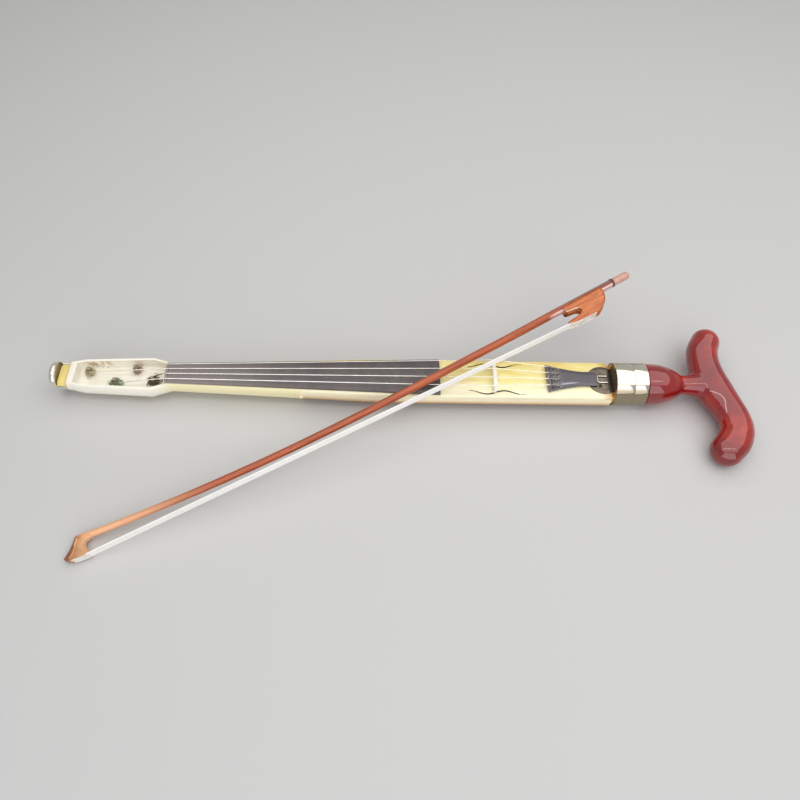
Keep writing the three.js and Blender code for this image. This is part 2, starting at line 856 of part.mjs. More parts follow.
/** The handle: a plug inside the collar, a rounded knob, a thin neck and the grip. */
function makeHandle() {
  const knobLaw = (t) => mix(neckRadius, knobRadius, Math.cos((t * Math.PI) / 2) ** knobPower);
  const plugRadius = collarRadius - sleeveWall - seatGap;
  const stem = [
    [splitStation + seatGap, plugRadius],
    [knobStart + seatGap, plugRadius],
    [knobStart + seatGap, knobRadius],
    ...span(knobStart + knobStraight, knobEnd, knobSteps, knobLaw),
    [neckStation, neckRadius],
    [neckStation + neckFlare / 2, neckRadius + neckSwell],
    [neckStation + neckFlare, stemRadius],
    [armStation, stemRadius],
  ];
  const bore = revolve([
    [splitStation - overrun, spigotRadius + seatGap],
    [splitStation + socketDepth, spigotRadius + seatGap],
  ], smallSides);
  return revolve(stem).add(makeGrip()).subtract(bore);
}

function makeHandleCollar() {
  const inner = collarRadius - sleeveWall;
  return tube(splitStation + seatGap, knobStart, collarRadius, inner);
}

function makeSpigot() {
  const start = splitStation - socketDepth + 2 * seatGap;
  const end = splitStation + socketDepth - seatGap;
  return revolve([[start, spigotRadius], [end, spigotRadius]], smallSides);
}

// Bow, built along its hair: X from the head to the button, Y from the hair to the stick

const bowLength = 576;
const stickRise = 24.5;
const stickShares = [
  [0.012, 0.745],
  [0.07, 0.622],
  [0.13, 0.53],
  [0.2, 0.448],
  [0.305, 0.385],
  [0.415, 0.395],
  [0.52, 0.462],
  [0.625, 0.555],
  [0.72, 0.653],
  [0.79, 0.733],
  [0.865, 0.832],
  [0.935, 0.914],
  [1, 1],
];
const stickTipRadius = 3.3;
const stickButtRadius = 4.3;
const stickSteps = 30;
const stickSides = 16;
const headThickness = 9;
const beakReach = 17.5;
const headRise = 23;
const tipPlateThickness = 1;
const tipPlateEndShare = 0.5;
const headFootShares = [
  [-1, 0.3],
  [-0.72, 0.144],
  [-0.25, 0.023],
  [0.2, -0.026],
];
const headThroatShares = [
  [0.22, 0.15],
  [0.08, 0.33],
  [0.04, 0.5],
  [0.14, 0.63],
];
const headCrownShares = [
  [-0.22, 1],
  [-0.5, 0.77],
  [-0.82, 0.45],
];

const stickLine = new THREE.CatmullRomCurve3(
  stickShares.map(([x, y]) => new THREE.Vector3(x * bowLength, y * stickRise, 0)),
  false,
  "chordal",
);

/** Height of the stick's middle above the hair at a station. */
function stickAt(station) {
  let [low, high] = [0, 1];
  for (let i = 0; i < 40; i += 1) {
    const middle = (low + high) / 2;
    if (stickLine.getPoint(middle).x < station) {
      low = middle;
    } else {
      high = middle;
    }
  }
  return stickLine.getPoint(low).y;
}

/** An outline in the bow's own plane, given a thickness across it. */
function bowPlate(outline, thickness) {
  return plate(outline, -thickness / 2, thickness / 2);
}

const buttLength = 17;
const frogLength = 50;
const frogThickness = 11;
const frogShares = [
  [0.03, 0.56],
  [0.03, 0.885],
  [1, 1],
  [0.99, 0.7],
  [0.95, 0.46],
  [0.86, 0.22],
  [0.72, 0.02],
  [0.6, -0.058],
  [0.08, -0.058],
  [0, 0.04],
  [0, 0.13],
  [0.17, 0.18],
  [0.29, 0.27],
  [0.335, 0.375],
  [0.31, 0.47],
  [0.24, 0.53],
];
const straightLength = 86;
const screwRadius = 1.2;
const screwBoreRadius = 1.7;
const slotHalfWidth = 2.3;
const slotLength = 28;
const eyeletRadius = 1.9;
const eyeletDepth = 8.7;
const eyeletCrown = 1.8;
const buttonLength = 20;
const buttonRadius = 4.4;
const buttonShares = [
  [0, 0.94],
  [0.06, 1],
  [0.12, 0.9],
  [0.89, 1],
  [0.967, 0.8],
  [1, 0.45],
];
const frogTravel = 6;

const frogEnd = bowLength - buttLength;
const frogStart = frogEnd - frogLength;
const eyeletStation = (frogStart + frogEnd) / 2;
const slotStart = eyeletStation - slotLength / 2;
const slotEnd = eyeletStation + slotLength / 2;
const straightRise = stickAt(bowLength) - stickAt(bowLength - straightLength);
const stickAngle = Math.atan2(straightRise, straightLength);

/** Height of the straight butt's axis at a station. */
function buttAxis(station) {
  return stickAt(bowLength) - (bowLength - station) * Math.tan(stickAngle);
}

/** A cylinder along the butt's axis between two stations. */
function alongButt(start, end, radius, sides = stickSides) {
  const rod = revolve([[start, radius], [end, radius]], sides);
  return layOnButt(rod);
}

/** Turn a solid built along X on to the butt's axis. */
function layOnButt(solid) {
  const geometry = geometryOf(solid);
  geometry.translate(-bowLength, 0, 0);
  geometry.rotateZ(stickAngle);
  geometry.translate(bowLength, stickAt(bowLength), 0);
  return solidOf(geometry);
}

/** Points of the head, from their shares of its reach and rise. */
function headPoints(shares) {
  return shares.map(([x, y]) => [x * beakReach, y * headRise]);
}

/** The hatchet head: a long beak that looks back under the end of the stick. */
function makeHead() {
  const stickStart = stickShares[0][0] * bowLength;
  const outline = [
    ...headPoints(headFootShares),
    ...headPoints(headThroatShares),
    [stickStart + stickTipRadius, stickAt(stickStart) - stickTipRadius],
    [stickStart + stickTipRadius, stickAt(stickStart) + stickTipRadius],
    ...headPoints(headCrownShares),
  ];
  return bowPlate(outline, headThickness);
}

function makeStick() {
  const sections = [];
  for (let i = 0; i <= stickSteps; i += 1) {
    const t = i / stickSteps;
    const at = stickLine.getPoint(t);
    const slope = stickLine.getTangent(t);
    const radius = mix(stickTipRadius, stickButtRadius, smooth(t));
    const rows = ring([0, 0, 0], radius, stickSides);
    sections.push(rows.map(([, y, z]) => [at.x - y * slope.y, at.y + y * slope.x, z]));
  }
  const shaft = solidOf(loft(sections)).add(makeHead());
  const slot = block([slotStart, slotEnd], [0, stickRise], [-slotHalfWidth, slotHalfWidth]);
  const bore = alongButt(slotStart - overrun, bowLength + overrun, screwBoreRadius);
  return shaft.subtract(slot).subtract(bore);
}

/** The plate under the head, which stops short of the hair. */
function makeTipPlate() {
  const [beak, rise, heel, end] = headPoints(headFootShares);
  const last = [mix(heel[0], end[0], tipPlateEndShare), mix(heel[1], end[1], tipPlateEndShare)];
  const top = [beak, rise, heel, last].map(([x, y]) => [x, y - seatGap]);
  const foot = top.map(([x, y]) => [x, y - tipPlateThickness]).reverse();
  return bowPlate([...top, ...foot], headThickness - 2 * seatGap);
}

/** The frog: its outline, grooved for the stick and drilled for the eyelet. */
function makeFrog() {
  const height = buttAxis(frogEnd);
  const outline = frogShares.map(([x, y]) => [frogStart + x * frogLength, y * height]).reverse();
  const groove = alongButt(frogStart - frogLength, bowLength, stickButtRadius + seatGap);
  return bowPlate(outline, frogThickness).subtract(groove).subtract(eyeletPost(seatGap));
}

/** An upright cylinder at the eyelet's place, from inside the frog to past the screw. */
function eyeletPost(gap) {
  const radius = eyeletRadius + gap;
  const length = 2 * (eyeletDepth + gap);
  const geometry = new THREE.CylinderGeometry(radius, radius, length, smallSides);
  geometry.translate(eyeletStation, buttAxis(eyeletStation) + eyeletCrown - eyeletDepth, 0);
  return solidOf(geometry);
}

function makeEyelet() {
  const start = eyeletStation - frogTravel;
  const end = eyeletStation + frogTravel;
  return eyeletPost(0).subtract(alongButt(start, end, screwRadius + runningGap));
}

const hairThickness = 1;
const hairWidth = 8.6;
const hairStart = 5.2;

function makeHair() {
  const half = hairThickness / 2;
  const end = frogStart - seatGap;
  return bowPlate([[hairStart, -half], [end, -half], [end, half], [hairStart, half]], hairWidth);
}

function makeButton() {
  const start = bowLength + seatGap;
  const end = bowLength + buttonLength;
  const profile = buttonShares.map(([x, r]) => [mix(start, end, x), r * buttonRadius]);
  const bore = screwRadius + seatGap;
  const socket = revolve([[start - overrun, bore], [start + overrun, bore]], smallSides);
  return layOnButt(revolve(profile, stickSides).subtract(socket));
}

function makeScrew() {
  return alongButt(slotStart - overrun + seatGap, bowLength + overrun, screwRadius);
}

// Assembly

const violin = new THREE.Group();
violin.add(
  piece("end_ring", makeEndRing(), nickel),
  piece("neck_and_peg_box", makeNeck(), maple),
  piece("body_shell", makeBodyShell(), maple),
  piece("soundboard", makeSoundboard(), spruce),
  piece("bass_bar", makeBassBar(), spruce),
  piece("sound_post", makeSoundPost(), spruce),
  piece("tail_block", makeTailBlock(), maple),
  piece("joint_stud_far", makeStud(1), maple),
  piece("joint_stud_near", makeStud(-1), maple),
  piece("handle_socket", makeSocket(), brass),
  piece("body_collar", makeBodyCollar(), nickel),
  piece("fingerboard", makeFingerboard(), ebony),
  piece("nut", makeNut(), bone),
  piece("bridge", makeBridge(), paleMaple),
  piece("tailpiece", makeTailpiece(), ebony),
  piece("tail_saddle", makeTailSaddle(), ebony),
  piece("tail_plate", makeTailPlate(), darkSteel),
  piece("tail_loop", makeTailLoop(), steel),
  piece("tail_screw", makeTailScrew(), steel),
);
for (let i = 0; i < stringNames.length; i += 1) {
  violin.add(makeString(i), makePin(i), makeCoil(i));
}

const handle = new THREE.Group();
handle.add(
  piece("handle_grip", makeHandle(), lacquer),
  piece("handle_collar", makeHandleCollar(), nickel),
  piece("handle_spigot", makeSpigot(), brass),
);
handle.rotation.x = THREE.MathUtils.degToRad(handleTilt);
violin.add(handle);
violin.position.z = axisHeight;

const bow = new THREE.Group();
bow.add(
  piece("bow_stick", makeStick(), bowWood),
  piece("bow_tip_plate", makeTipPlate(), ivory),
  piece("bow_frog", makeFrog(), bowWood),
  piece("bow_eyelet", makeEyelet(), brass),
  piece("bow_hair", makeHair(), horsehair),
  piece("bow_button", makeButton(), buttonWood),
  piece("bow_screw", makeScrew(), steel),
);

const bowTurn = 26.6;
const bowHeadStation = 73.8;
const bowHeadReach = 180.4;
const steepestTilt = 30;
const tiltHalvings = 24;

/** Where the bow lies at a tilt, with its beak on the table and the table at Z = 0. */
function bowPlace(degrees) {
  const tilt = THREE.MathUtils.degToRad(degrees);
  const turn = new THREE.Euler(0, -tilt, THREE.MathUtils.degToRad(bowTurn), "ZYX");
  const drop = (headThickness / 2) * Math.cos(tilt) + beakReach * Math.sin(tilt);
  const place = new THREE.Matrix4().makeRotationFromEuler(turn);
  return place.setPosition(bowHeadStation, -bowHeadReach, drop);
}

/** The tilt that leaves the stick and the hair just clear of the violin they lie on. */
function restingTilt() {
  const laid = [makeStick(), makeHair()];
  const carriers = ["fingerboard", "string_1", "string_2", "string_3", "string_4"].map((name) => {
    const { geometry } = violin.getObjectByName(name);
    return solidOf(geometry).translate(0, 0, axisHeight);
  });
  let [low, high] = [0, steepestTilt];
  for (let i = 0; i < tiltHalvings; i += 1) {
    const middle = (low + high) / 2;
    const { elements } = bowPlace(middle);
    const tooNear = laid.some((solid) => carriers.some((carrier) => (
      solid.transform(elements).minGap(carrier, 2 * bowClearance) < bowClearance
    )));
    [low, high] = tooNear ? [middle, high] : [low, middle];
  }
  return high;
}

bow.applyMatrix4(bowPlace(restingTilt()));

// The whole object stands on Z = 0 with its bounding box centred on the origin
const object = new THREE.Group();
object.add(violin, bow);
const bounds = new THREE.Box3().setFromObject(object, true);
const centre = bounds.getCenter(new THREE.Vector3());
object.position.set(-centre.x, -centre.y, -bounds.min.z);

export default object;
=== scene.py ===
"""The looks of a cane violin and its bow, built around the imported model.

Pieces are modelled in millimetres, in the frame of the stick, of the handle or of the bow, and
are then laid into the row frame in metres.
"""

import logging
import math
import random
from collections.abc import Callable, Iterable, Sequence
from dataclasses import dataclass, field
from enum import Enum

import bmesh
import bpy
from mathutils import Matrix, Vector


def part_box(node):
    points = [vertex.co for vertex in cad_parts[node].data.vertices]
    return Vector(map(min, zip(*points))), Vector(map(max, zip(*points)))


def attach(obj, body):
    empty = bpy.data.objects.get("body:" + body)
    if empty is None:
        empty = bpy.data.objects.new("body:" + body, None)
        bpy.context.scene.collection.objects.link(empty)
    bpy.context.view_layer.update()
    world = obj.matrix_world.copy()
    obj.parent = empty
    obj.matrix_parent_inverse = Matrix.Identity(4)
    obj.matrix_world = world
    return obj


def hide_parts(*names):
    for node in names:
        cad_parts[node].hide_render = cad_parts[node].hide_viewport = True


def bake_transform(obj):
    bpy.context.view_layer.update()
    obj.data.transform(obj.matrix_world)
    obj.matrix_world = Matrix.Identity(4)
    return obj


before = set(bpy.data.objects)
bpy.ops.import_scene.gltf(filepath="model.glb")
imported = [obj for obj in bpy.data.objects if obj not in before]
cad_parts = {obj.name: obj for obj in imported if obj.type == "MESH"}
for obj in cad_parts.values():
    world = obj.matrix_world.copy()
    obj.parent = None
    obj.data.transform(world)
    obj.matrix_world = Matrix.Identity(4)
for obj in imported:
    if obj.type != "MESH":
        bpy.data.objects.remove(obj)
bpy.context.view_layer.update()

log = logging.getLogger("cane_violin")

MM = 0.001
MARK = "mark"
SEAM = 1e-4
MERGE = 1e-6
SLIVER = 2e-5
FLAT_ANGLE = 0.6
Colour = tuple[float, float, float, float]
Point = tuple[float, float, float]
Pair = tuple[float, float]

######

GIVEN PROBLEM →
Will you return exactly the lines above from the one with "bow.applyMatrix4(bowPlace(restingTilt()));" down to the one with "if empty is", counting both as part of the range?

COMPLETE ANSWER →
bow.applyMatrix4(bowPlace(restingTilt()));

// The whole object stands on Z = 0 with its bounding box centred on the origin
const object = new THREE.Group();
object.add(violin, bow);
const bounds = new THREE.Box3().setFromObject(object, true);
const centre = bounds.getCenter(new THREE.Vector3());
object.position.set(-centre.x, -centre.y, -bounds.min.z);

export default object;
=== scene.py ===
"""The looks of a cane violin and its bow, built around the imported model.

Pieces are modelled in millimetres, in the frame of the stick, of the handle or of the bow, and
are then laid into the row frame in metres.
"""

import logging
import math
import random
from collections.abc import Callable, Iterable, Sequence
from dataclasses import dataclass, field
from enum import Enum

import bmesh
import bpy
from mathutils import Matrix, Vector


def part_box(node):
    points = [vertex.co for vertex in cad_parts[node].data.vertices]
    return Vector(map(min, zip(*points))), Vector(map(max, zip(*points)))


def attach(obj, body):
    empty = bpy.data.objects.get("body:" + body)
    if empty is None:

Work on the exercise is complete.